▶ _Problem_
Take the data below and repeat it exactly.

start Data provided

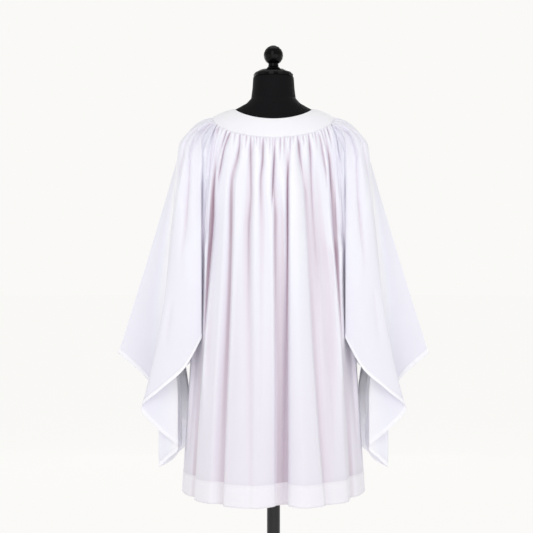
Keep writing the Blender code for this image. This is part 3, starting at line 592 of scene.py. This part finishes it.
def body_surface(folds, gathers, creases, face):
    """The fine middle surface of a body panel."""
    half = YOKE_HALF_COLUMNS + ARMHOLE_COLUMNS
    columns = np.linspace(-half, half, 2 * half * BODY_COLUMNS_FINE + 1)
    from_middle = np.abs(columns)
    side = np.where(columns < 0, -1.0, 1.0)
    yoke_share = np.minimum(from_middle / YOKE_HALF_COLUMNS, 1.0)
    turn = np.radians(90.0 - yoke_share * (90.0 - BODY_CORNER_DEG))
    armhole_share = np.clip((from_middle - YOKE_HALF_COLUMNS) / ARMHOLE_COLUMNS, 0.0, 1.0)
    on_yoke = from_middle <= YOKE_HALF_COLUMNS
    top = np.where(on_yoke[:, None], under_yoke(face * turn), armhole_points(armhole_share, face))
    top[:, 0] *= side

    _, stations, degrees, *out_mm = zip(*(fold[:5] for fold in folds))
    around = np.radians(smooth_through(stations, degrees, columns))
    chest_out, hem_out = (smooth_through(stations, np.array(mm) / MM, columns) for mm in out_mm)
    hem = np.stack([HEM_HALF_WIDTH * np.sin(around), face * HEM_DEPTHS[face] * np.cos(around),
                    np.full(len(columns), HEM_Z)], axis=-1)
    length = top[:, 2] - HEM_Z
    down = row_shares(length, BODY_HEM_DEPTH, BODY_ROWS, BODY_ROW_POWER, BODY_BAND_ROWS)
    flare = BODY_FLARE * np.cos(around) ** 2 - SIDE_HANG * np.sin(around) ** 2
    swing = down + flare * down * (1 - down) ** FLARE_POWER
    points = top + (hem - top) * np.stack([swing, swing, down], axis=-1)
    drop = down * length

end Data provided

▶ _Correct result_
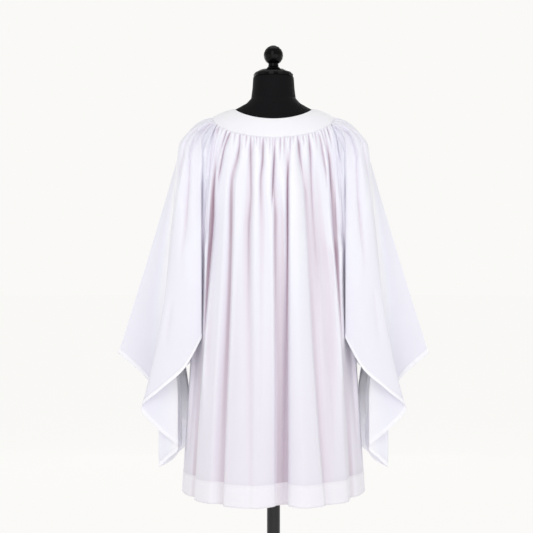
Keep writing the Blender code for this image. This is part 3, starting at line 592 of scene.py. This part finishes it.
def body_surface(folds, gathers, creases, face):
    """The fine middle surface of a body panel."""
    half = YOKE_HALF_COLUMNS + ARMHOLE_COLUMNS
    columns = np.linspace(-half, half, 2 * half * BODY_COLUMNS_FINE + 1)
    from_middle = np.abs(columns)
    side = np.where(columns < 0, -1.0, 1.0)
    yoke_share = np.minimum(from_middle / YOKE_HALF_COLUMNS, 1.0)
    turn = np.radians(90.0 - yoke_share * (90.0 - BODY_CORNER_DEG))
    armhole_share = np.clip((from_middle - YOKE_HALF_COLUMNS) / ARMHOLE_COLUMNS, 0.0, 1.0)
    on_yoke = from_middle <= YOKE_HALF_COLUMNS
    top = np.where(on_yoke[:, None], under_yoke(face * turn), armhole_points(armhole_share, face))
    top[:, 0] *= side

    _, stations, degrees, *out_mm = zip(*(fold[:5] for fold in folds))
    around = np.radians(smooth_through(stations, degrees, columns))
    chest_out, hem_out = (smooth_through(stations, np.array(mm) / MM, columns) for mm in out_mm)
    hem = np.stack([HEM_HALF_WIDTH * np.sin(around), face * HEM_DEPTHS[face] * np.cos(around),
                    np.full(len(columns), HEM_Z)], axis=-1)
    length = top[:, 2] - HEM_Z
    down = row_shares(length, BODY_HEM_DEPTH, BODY_ROWS, BODY_ROW_POWER, BODY_BAND_ROWS)
    flare = BODY_FLARE * np.cos(around) ** 2 - SIDE_HANG * np.sin(around) ** 2
    swing = down + flare * down * (1 - down) ** FLARE_POWER
    points = top + (hem - top) * np.stack([swing, swing, down], axis=-1)
    drop = down * length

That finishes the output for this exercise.